● **Information given**:
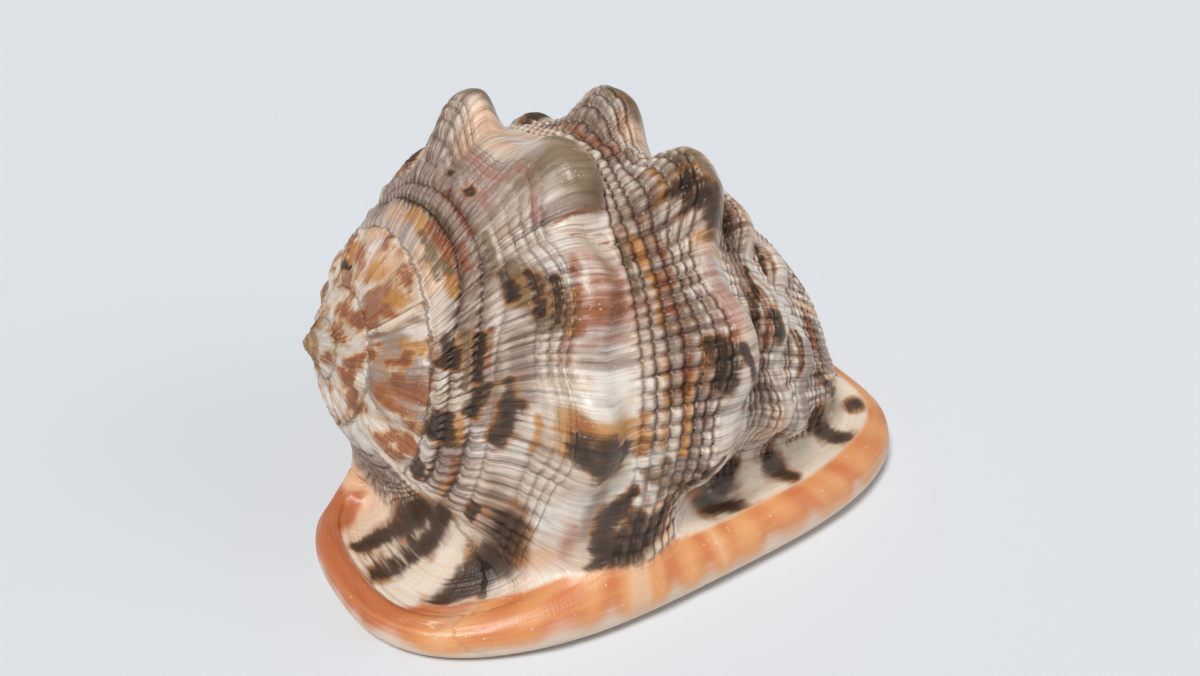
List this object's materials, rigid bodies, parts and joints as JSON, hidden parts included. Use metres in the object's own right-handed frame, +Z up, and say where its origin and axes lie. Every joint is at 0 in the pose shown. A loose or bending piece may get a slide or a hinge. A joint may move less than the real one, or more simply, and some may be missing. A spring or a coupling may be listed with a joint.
{
  "type": "bullmouth helmet shell",
  "caption": "Heavy sea snail shell with a low spire, rows of blunt knobs on a swollen last whorl, and a broad flared lip with a rolled rim that it lies on.",
  "frame": {"origin": "middle of the overall bounding box in plan, on the plane that the base rests on", "axes": "+X towards the front canal, away from the spire; -Y towards the outer lip; +Z up, away from the aperture"},
  "size_m": [0.1355, 0.1051, 0.0891],
  "materials": {
    "shell_layer": "glossy shell, mottled cream, tan, lavender grey and dark brown, with a salmon-orange rolled rim"
  },
  "bodies": {
    "root": {"helmet_shell": "shell_layer"}
  },
  "joints": []
}
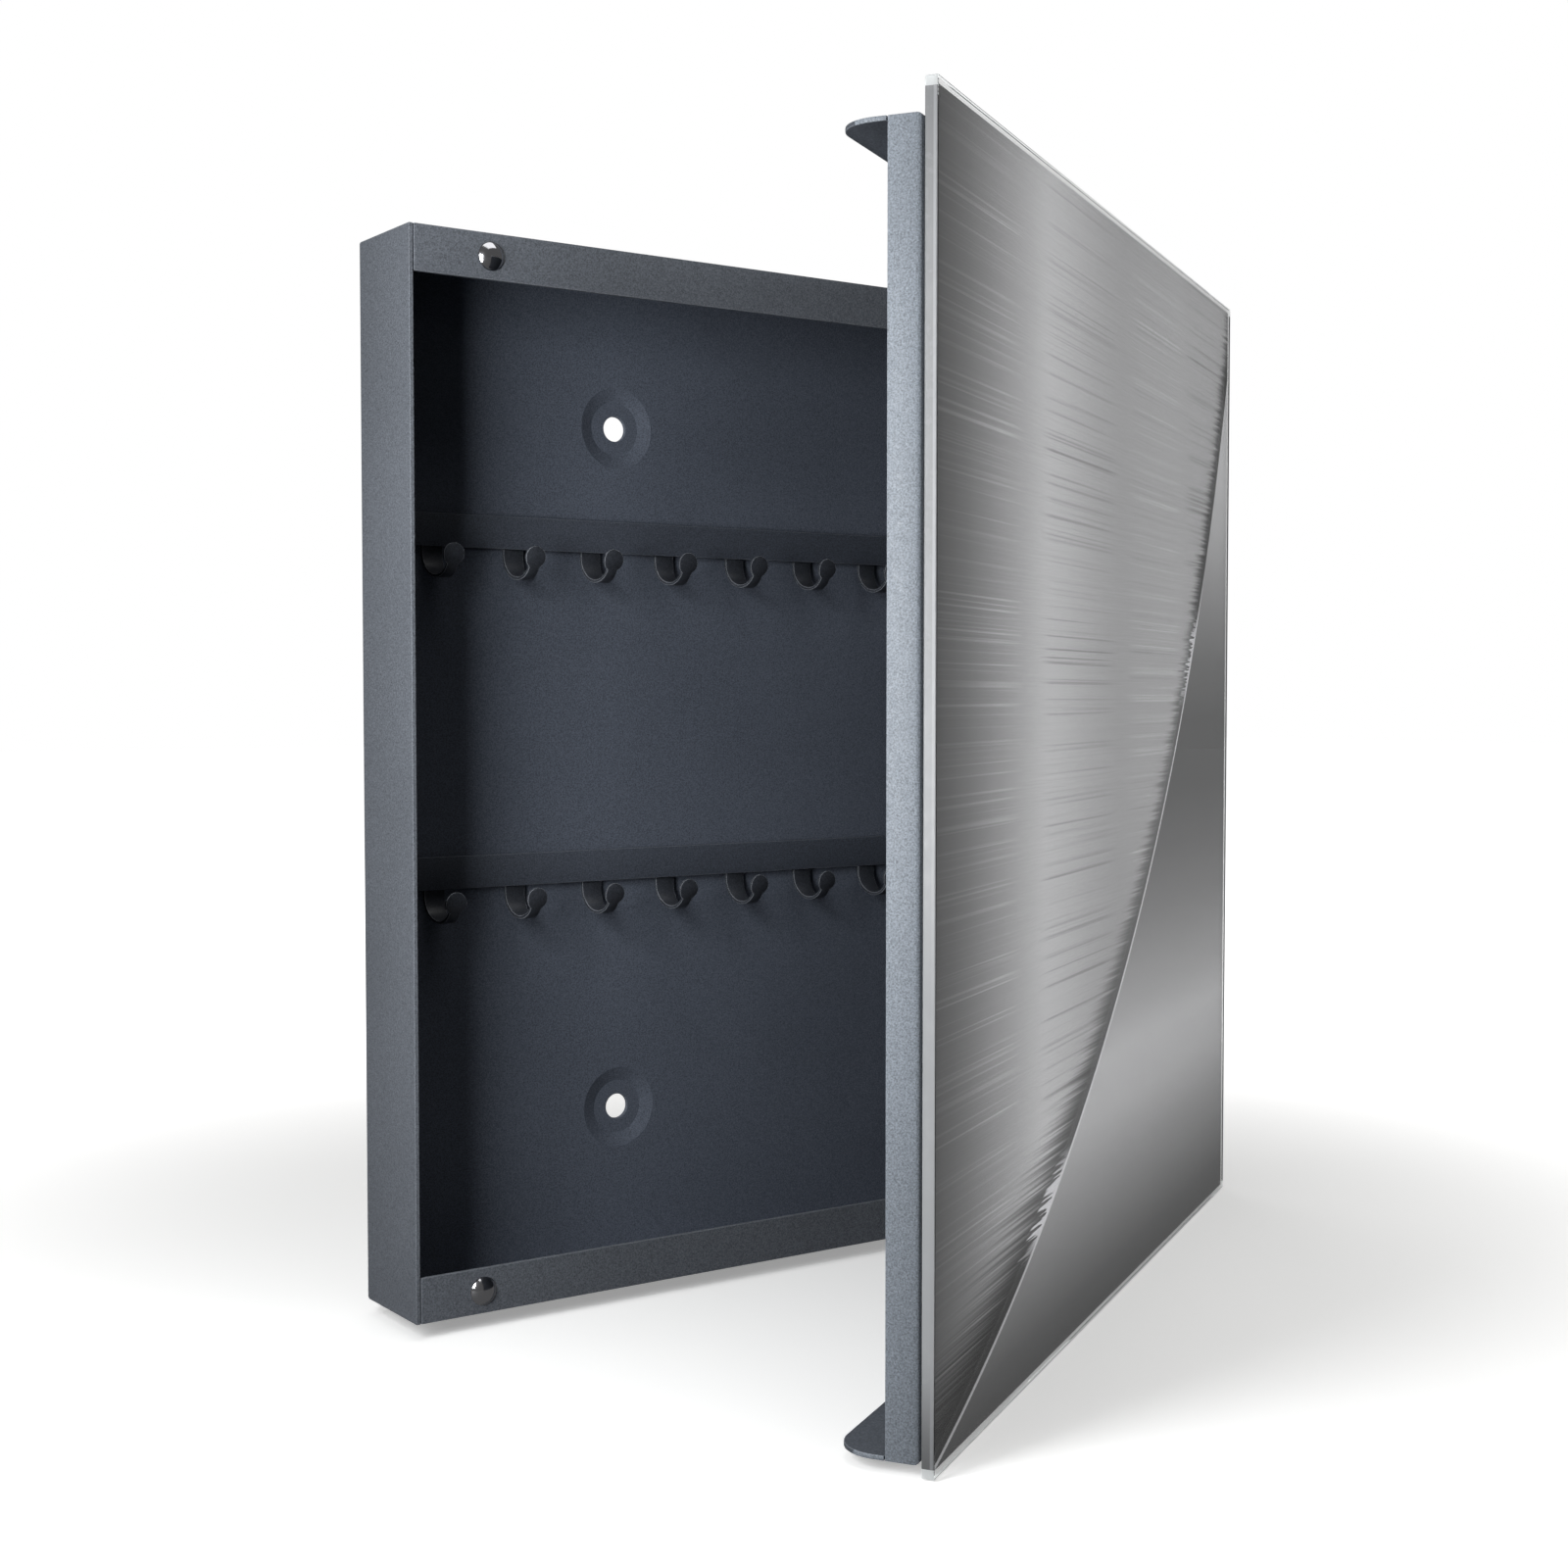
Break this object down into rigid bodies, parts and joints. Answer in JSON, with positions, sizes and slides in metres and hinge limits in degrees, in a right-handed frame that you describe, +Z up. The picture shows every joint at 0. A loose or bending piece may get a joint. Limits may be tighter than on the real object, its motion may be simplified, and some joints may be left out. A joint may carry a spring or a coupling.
{
  "type": "wall key cabinet",
  "caption": "Slim wall key cabinet in folded anthracite steel with rows of key hooks and a hinged glass-fronted door printed as brushed metal.",
  "frame": {"origin": "on the wall plane, behind the middle of the case", "axes": "+Z up, -Y to the front of the cabinet, +X to its right, towards the hinge side; the wall is the plane y = 0"},
  "size_m": [0.3034, 0.1893, 0.3],
  "materials": {
    "powder_coat_anthracite": "fine-textured satin powder coat",
    "powder_coat_rail": "fine-textured satin powder coat",
    "powder_coat_hook": "satin powder coat",
    "powder_coat_door": "fine-textured satin powder coat",
    "polished_nickel": "polished",
    "zinc_plated_steel": "bright zinc plate",
    "spring_steel": "dull spring steel",
    "white_nylon": "matt",
    "clear_glass": "clear, seamed edges",
    "metal_print": "printed picture of brushed and polished steel",
    "bond_tape": "foam tape"
  },
  "bodies": {
    "cabinet": {"cabinet_shell": "powder_coat_anthracite", "hook_rail_upper": "powder_coat_rail", "hook_rail_lower": "powder_coat_rail", "hook_upper_01": "powder_coat_hook", "hook_upper_02": "powder_coat_hook", "hook_upper_03": "powder_coat_hook", "hook_upper_04": "powder_coat_hook", "hook_upper_05": "powder_coat_hook", "hook_upper_06": "powder_coat_hook", "hook_upper_07": "powder_coat_hook", "hook_upper_08": "powder_coat_hook", "hook_upper_09": "powder_coat_hook", "hook_upper_10": "powder_coat_hook", "hook_upper_11": "powder_coat_hook", "hook_lower_01": "powder_coat_hook", "hook_lower_02": "powder_coat_hook", "hook_lower_03": "powder_coat_hook", "hook_lower_04": "powder_coat_hook", "hook_lower_05": "powder_coat_hook", "hook_lower_06": "powder_coat_hook", "hook_lower_07": "powder_coat_hook", "hook_lower_08": "powder_coat_hook", "hook_lower_09": "powder_coat_hook", "hook_lower_10": "powder_coat_hook", "hook_lower_11": "powder_coat_hook", "magnet_stud_top": "polished_nickel", "magnet_stud_bottom": "polished_nickel", "stud_retainer_top": "spring_steel", "stud_retainer_bottom": "spring_steel", "pivot_pin_top": "zinc_plated_steel", "pivot_pin_bottom": "zinc_plated_steel", "pivot_washer_top": "white_nylon", "pivot_washer_bottom": "white_nylon", "pin_retainer_top": "spring_steel", "pin_retainer_bottom": "spring_steel"},
    "door": {"door_tray": "powder_coat_door", "glass_panel": "clear_glass", "print_layer": "metal_print", "bond_tape_left": "bond_tape", "bond_tape_right": "bond_tape", "bond_tape_top": "bond_tape", "bond_tape_bottom": "bond_tape"}
  },
  "joints": [
    {"name": "door_hinge", "type": "hinge", "parent": "cabinet", "child": "door", "pos_m": [0.1399, -0.0246, 0], "axis": [0, 0, 1], "range_deg": [-31.7, 78.3]}
  ]
}
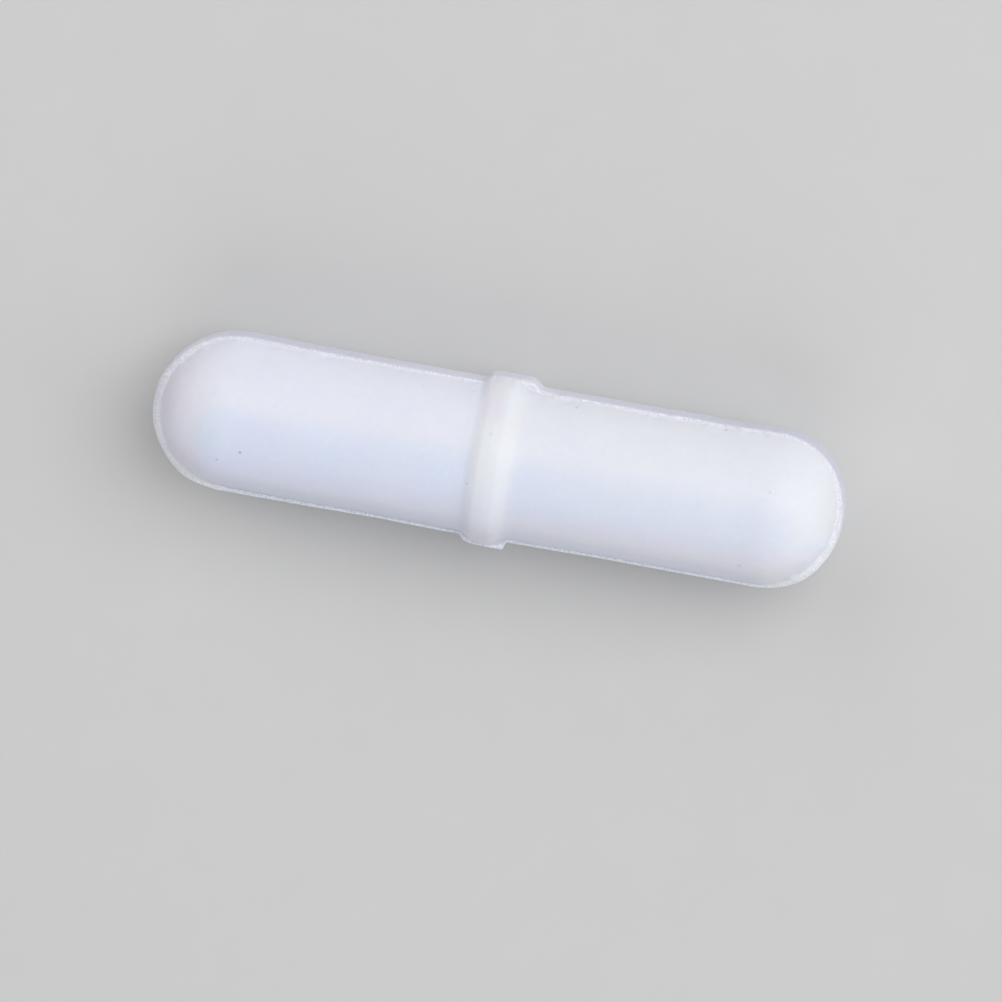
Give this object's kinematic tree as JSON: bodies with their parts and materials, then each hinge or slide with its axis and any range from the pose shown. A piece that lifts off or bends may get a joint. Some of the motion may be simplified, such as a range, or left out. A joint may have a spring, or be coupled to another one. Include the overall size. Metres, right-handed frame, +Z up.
{
  "type": "magnetic stir bar",
  "caption": "Round-ended white rod with a raised pivot ring round its middle: a permanent magnet sealed in a moulded PTFE jacket, spun by a drive magnet to stir a liquid.",
  "frame": {"origin": "below the middle of the bar, at the lowest point of the pivot ring, on the surface that the ring stands on", "axes": "+X along the bar to its right end; +Y across it; +Z up, square to the level parting plane"},
  "size_m": [0.035, 0.0088, 0.0085],
  "materials": {
    "jacket": "satin moulded PTFE, slightly translucent",
    "magnet": "ground cast magnet alloy"
  },
  "bodies": {
    "root": {"ptfe_jacket": "jacket", "magnet_core": "magnet"}
  },
  "joints": []
}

● **Objective**:
Reproduce each record from above exactly; pictures do not belong in the copy.

● **Correct result**:
List this object's materials, rigid bodies, parts and joints as JSON, hidden parts included. Use metres in the object's own right-handed frame, +Z up, and say where its origin and axes lie. Every joint is at 0 in the pose shown. A loose or bending piece may get a slide or a hinge. A joint may move less than the real one, or more simply, and some may be missing. A spring or a coupling may be listed with a joint.
{
  "type": "bullmouth helmet shell",
  "caption": "Heavy sea snail shell with a low spire, rows of blunt knobs on a swollen last whorl, and a broad flared lip with a rolled rim that it lies on.",
  "frame": {"origin": "middle of the overall bounding box in plan, on the plane that the base rests on", "axes": "+X towards the front canal, away from the spire; -Y towards the outer lip; +Z up, away from the aperture"},
  "size_m": [0.1355, 0.1051, 0.0891],
  "materials": {
    "shell_layer": "glossy shell, mottled cream, tan, lavender grey and dark brown, with a salmon-orange rolled rim"
  },
  "bodies": {
    "root": {"helmet_shell": "shell_layer"}
  },
  "joints": []
}
Break this object down into rigid bodies, parts and joints. Answer in JSON, with positions, sizes and slides in metres and hinge limits in degrees, in a right-handed frame that you describe, +Z up. The picture shows every joint at 0. A loose or bending piece may get a joint. Limits may be tighter than on the real object, its motion may be simplified, and some joints may be left out. A joint may carry a spring or a coupling.
{
  "type": "wall key cabinet",
  "caption": "Slim wall key cabinet in folded anthracite steel with rows of key hooks and a hinged glass-fronted door printed as brushed metal.",
  "frame": {"origin": "on the wall plane, behind the middle of the case", "axes": "+Z up, -Y to the front of the cabinet, +X to its right, towards the hinge side; the wall is the plane y = 0"},
  "size_m": [0.3034, 0.1893, 0.3],
  "materials": {
    "powder_coat_anthracite": "fine-textured satin powder coat",
    "powder_coat_rail": "fine-textured satin powder coat",
    "powder_coat_hook": "satin powder coat",
    "powder_coat_door": "fine-textured satin powder coat",
    "polished_nickel": "polished",
    "zinc_plated_steel": "bright zinc plate",
    "spring_steel": "dull spring steel",
    "white_nylon": "matt",
    "clear_glass": "clear, seamed edges",
    "metal_print": "printed picture of brushed and polished steel",
    "bond_tape": "foam tape"
  },
  "bodies": {
    "cabinet": {"cabinet_shell": "powder_coat_anthracite", "hook_rail_upper": "powder_coat_rail", "hook_rail_lower": "powder_coat_rail", "hook_upper_01": "powder_coat_hook", "hook_upper_02": "powder_coat_hook", "hook_upper_03": "powder_coat_hook", "hook_upper_04": "powder_coat_hook", "hook_upper_05": "powder_coat_hook", "hook_upper_06": "powder_coat_hook", "hook_upper_07": "powder_coat_hook", "hook_upper_08": "powder_coat_hook", "hook_upper_09": "powder_coat_hook", "hook_upper_10": "powder_coat_hook", "hook_upper_11": "powder_coat_hook", "hook_lower_01": "powder_coat_hook", "hook_lower_02": "powder_coat_hook", "hook_lower_03": "powder_coat_hook", "hook_lower_04": "powder_coat_hook", "hook_lower_05": "powder_coat_hook", "hook_lower_06": "powder_coat_hook", "hook_lower_07": "powder_coat_hook", "hook_lower_08": "powder_coat_hook", "hook_lower_09": "powder_coat_hook", "hook_lower_10": "powder_coat_hook", "hook_lower_11": "powder_coat_hook", "magnet_stud_top": "polished_nickel", "magnet_stud_bottom": "polished_nickel", "stud_retainer_top": "spring_steel", "stud_retainer_bottom": "spring_steel", "pivot_pin_top": "zinc_plated_steel", "pivot_pin_bottom": "zinc_plated_steel", "pivot_washer_top": "white_nylon", "pivot_washer_bottom": "white_nylon", "pin_retainer_top": "spring_steel", "pin_retainer_bottom": "spring_steel"},
    "door": {"door_tray": "powder_coat_door", "glass_panel": "clear_glass", "print_layer": "metal_print", "bond_tape_left": "bond_tape", "bond_tape_right": "bond_tape", "bond_tape_top": "bond_tape", "bond_tape_bottom": "bond_tape"}
  },
  "joints": [
    {"name": "door_hinge", "type": "hinge", "parent": "cabinet", "child": "door", "pos_m": [0.1399, -0.0246, 0], "axis": [0, 0, 1], "range_deg": [-31.7, 78.3]}
  ]
}
Give this object's kinematic tree as JSON: bodies with their parts and materials, then each hinge or slide with its axis and any range from the pose shown. A piece that lifts off or bends may get a joint. Some of the motion may be simplified, such as a range, or left out. A joint may have a spring, or be coupled to another one. Include the overall size. Metres, right-handed frame, +Z up.
{
  "type": "magnetic stir bar",
  "caption": "Round-ended white rod with a raised pivot ring round its middle: a permanent magnet sealed in a moulded PTFE jacket, spun by a drive magnet to stir a liquid.",
  "frame": {"origin": "below the middle of the bar, at the lowest point of the pivot ring, on the surface that the ring stands on", "axes": "+X along the bar to its right end; +Y across it; +Z up, square to the level parting plane"},
  "size_m": [0.035, 0.0088, 0.0085],
  "materials": {
    "jacket": "satin moulded PTFE, slightly translucent",
    "magnet": "ground cast magnet alloy"
  },
  "bodies": {
    "root": {"ptfe_jacket": "jacket", "magnet_core": "magnet"}
  },
  "joints": []
}